The syntheses, catalytic reactivity and mechanistic investigations of novel Mo(IV) and Mo(VI) imido systems is presented. Attempts at preparing mixed bis(imido) Mo(IV) complexes of the type (RN)(R′N)Mo(PMe3)n (n = 2 or 3) derived from the mono(imido) complexes (RN)Mo(PMe3)3(X)2 (R = tBu (1) or Ar (2); X = Cl2 or HCl, Ar=2,6-iPr2C6H3) are also described. The addition of lithiated silylamides to 1 or 2 results in the unexpected formation of the C-H activated cyclometallated complexes (RN)Mo(PMe3)2(η2-CH2PMe2)(X) (R = Ar, X = H (3); R = tBu, X = Cl (4)). Complexes 3 and 4 were used in the activation of R′E-H bonds (E = Si, B, C, O, P; R′ = alkyl or aryl), which typically give products of addition across the M-C bond of the type (RN)Mo(PMe3)3(ER′)(X) (4). In the case of 2,6-dimethylphenol, subsequent heating of 4 (R = Ar, R′ = 2,6-Me2C6H3, E = O) to 50 °C results in C-H activation to give the cyclometallated complex (ArN)Mo(PMe3)3(κ2-O,C-OPh(Me)CH2) (5). An alternative approach was developed in synthesizing the mixed imido complex (ArN)(tBuN)Mo(PMe3)(η2-C2H4) (6) through EtMgBr reduction of (ArN)(tBuN)MoCl2(DME) in the presence of PMe3. Complex 6 reacts with various hydro- and chlorosilanes to give β-agostic silylamido complexes and in one case, when Me2SiHCl is the silane, leads to the silanimine complex (tBuN)Mo(η2-SiMe2-NAr)(Et)(η2-C2H4) (7). Mechanistic studies on the formation of the Mo(VI) tris(silyl) complex (tBuN)Mo(SiHPh)(H){(μ-NtBu)(SiHPh)}(PMe3)2 (8) were done from the addition of three equivalents of PhSiH3 to (tBuN)Mo(PMe3)(η2-C2H4), resulting in identification of β- and γ-agostic SiH…Mo intermediates. The reactivity of complex 8 towards ethylene and nitriles was studied.

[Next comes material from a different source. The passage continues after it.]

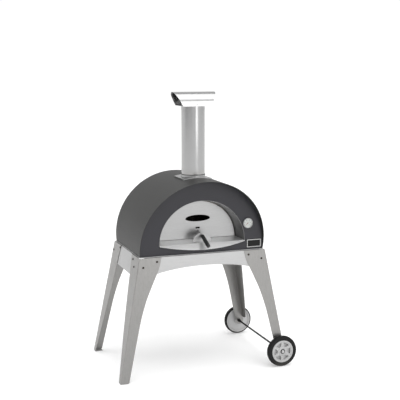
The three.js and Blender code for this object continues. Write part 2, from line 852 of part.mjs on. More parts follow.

In both cases coupling of unsaturated substrates with the Mo-Si bond of the metalacycle was observed. In the case of nitriles, insertion into the 4-membered disilaazamolybdacycle results in complexes of the type (tBuN)Mo{(κ2-Si,C-SiHPh-NtBu-SiHPh-N=C(R)}(PMe3)2. Catalytic hydrosilylation of carbonyls mediated by the β-agostic silylamido complex (ArN)2Mo(η3-NtBu-SiMe2-H)(H) (9) was investigated. Stoichiometric reactions with organic substrates showed that catalysis with 9 does not proceed via the conventional insertion of substrate into the Mo-H bond.